Everyone makes mistakes. As a celebrity, Anne’s is 100,000 times magnified. But just as she has surely learned something from it, I hope the public also learns to understand that Anne is a human being like everyone else.
Perhaps, only richer!
* * *
So now China has claimed practically all the airspace everywhere on this side of the world. And it is demanding that every airplane that crosses its unilaterally claimed territory MUST inform China that it is passing by. Basically, it wants every country and its carrier to bow before it.
When I first heard about the “no-fly” zones, I wasn’t sure if I was grasping its meaning correctly. I do not possess a military mind. If anything, my mind is engaged in mischief and irreverence more than discipline. So the term “no-fly” suggested other things to me.

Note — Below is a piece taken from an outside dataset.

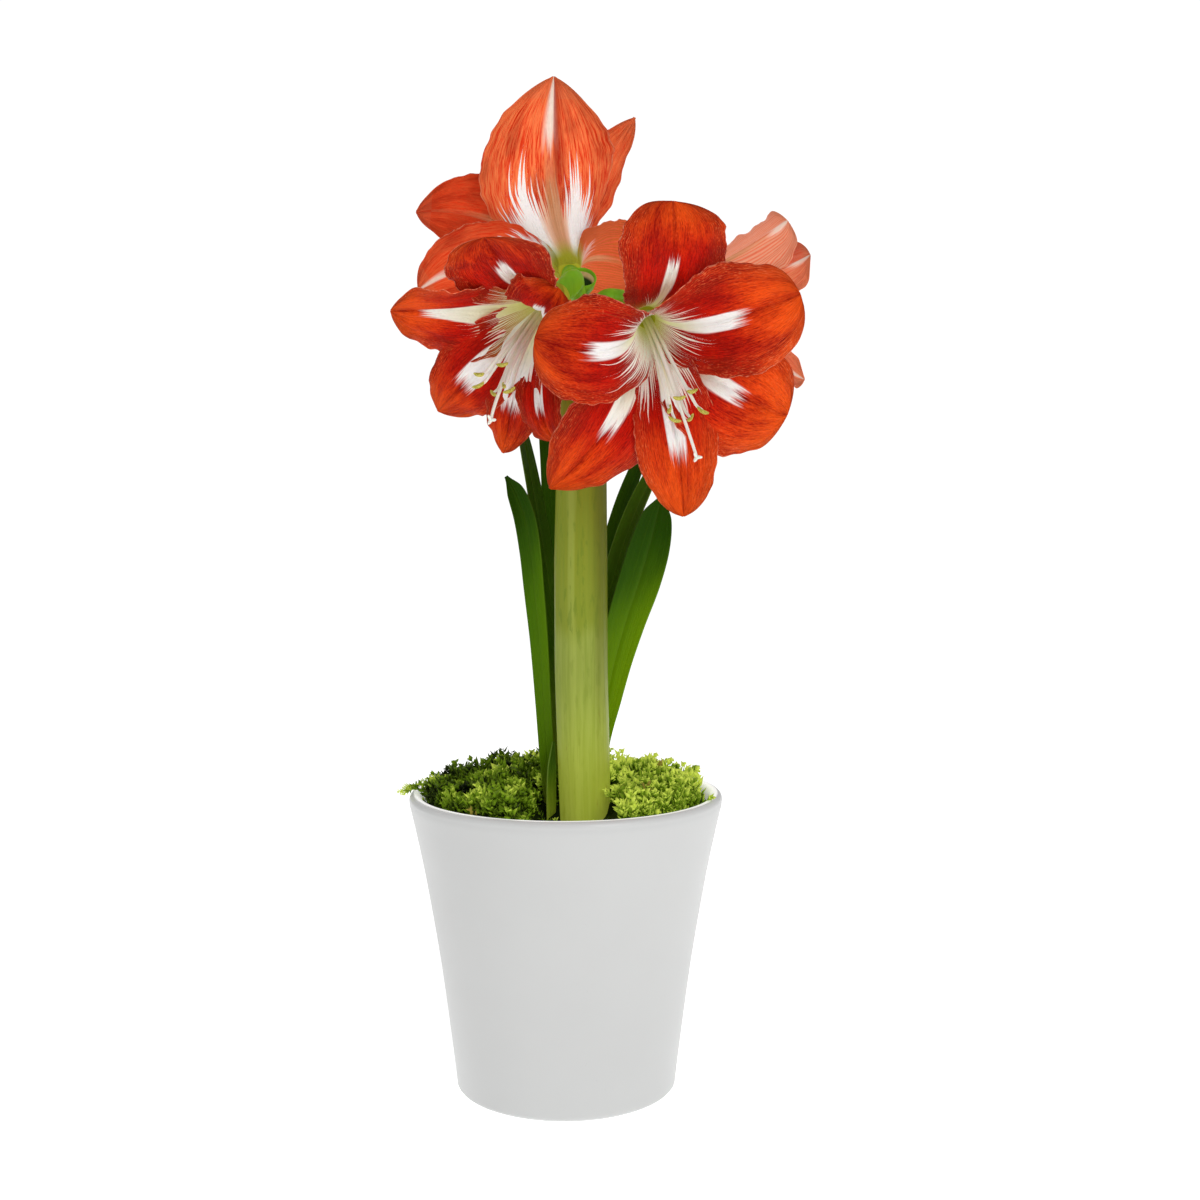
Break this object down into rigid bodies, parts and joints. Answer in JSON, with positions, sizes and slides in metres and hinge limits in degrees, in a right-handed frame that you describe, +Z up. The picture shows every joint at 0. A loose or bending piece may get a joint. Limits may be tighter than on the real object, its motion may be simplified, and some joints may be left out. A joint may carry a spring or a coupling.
{
  "type": "potted amaryllis",
  "caption": "Amaryllis in flower: red blooms with white stars on a thick stem, strap leaves, moss round its foot, in a tapered white ceramic pot.",
  "frame": {"origin": "centre of the pot's foot, on the surface that the pot stands on", "axes": "+Z up along the pot's axis; the plant's best side faces -Y and +X is to the right as seen from there"},
  "size_m": [0.21, 0.201, 0.5133],
  "materials": {
    "glaze": "white satin glaze",
    "earth": "loose dark potting soil",
    "bulb_skin": "dry papery skin",
    "moss": "matted soft green moss",
    "stem": "smooth yellow-green plant tissue with a bloom",
    "leaf": "satin dark green leaf",
    "petal": "velvety red petal with a white star and fine veins",
    "stamen": "smooth ivory filament with yellow-green anthers"
  },
  "bodies": {
    "root": {"pot": "glaze", "soil": "earth", "bulb": "bulb_skin", "moss": "moss", "scape": "stem", "leaf_1": "leaf", "leaf_2": "leaf", "leaf_3": "leaf", "leaf_4": "leaf", "leaf_5": "leaf", "leaf_6": "leaf", "leaf_young": "leaf", "bloom_front_right": "petal", "stamens_front_right": "stamen", "bloom_front_left": "petal", "stamens_front_left": "stamen", "bloom_back_left": "petal", "stamens_back_left": "stamen", "bloom_back_right": "petal", "stamens_back_right": "stamen"}
  },
  "joints": []
}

Did China’s rulers mean there would be “no fly” (langaw) in these areas? If so, will they ban bugs, mosquitos, and all insects as well?
Or did “no-fly” mean China was not allowing the cooking of food by “flying” as they pronounce what we call ‘frying’? Did they mean that you can’t cook “fly lice” or “fried rice” (as we call it) in these restricted areas? Is this all a problem of mispronunciation of ‘Rs’ and ‘Ls’?

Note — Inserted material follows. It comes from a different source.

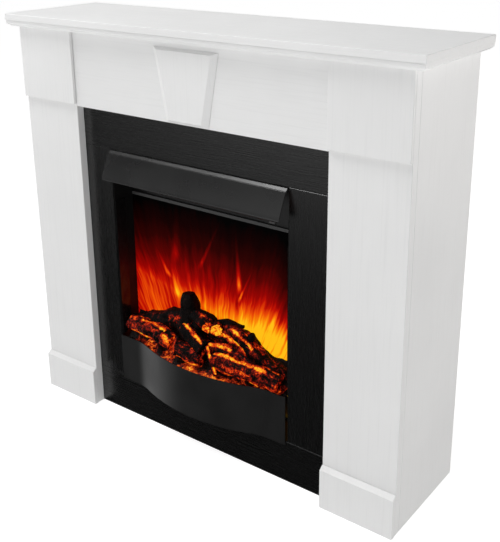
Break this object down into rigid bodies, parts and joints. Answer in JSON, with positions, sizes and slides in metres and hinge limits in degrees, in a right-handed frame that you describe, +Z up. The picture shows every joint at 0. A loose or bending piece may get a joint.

Of course, you know I am kidding.
But what is there for a small nation and its people to do against a bully like China except to take humorous, irreverent potshots? As for me, I refuse to bow nor be cowed by their arrogant posturing. Wealth and power have never really impressed me, especially when flaunted like this. China is behaving like an inconsiderate neighbor, the kind who rudely occupies all the parking spaces in the street, including the ones in front of your own house, disrespecting your own right of way.
To China which claims the oldest civilization in the world, this Filipino writer, whose country’s history may not be as ancient but no less noble, simply requests you to please show more civility, and act your age!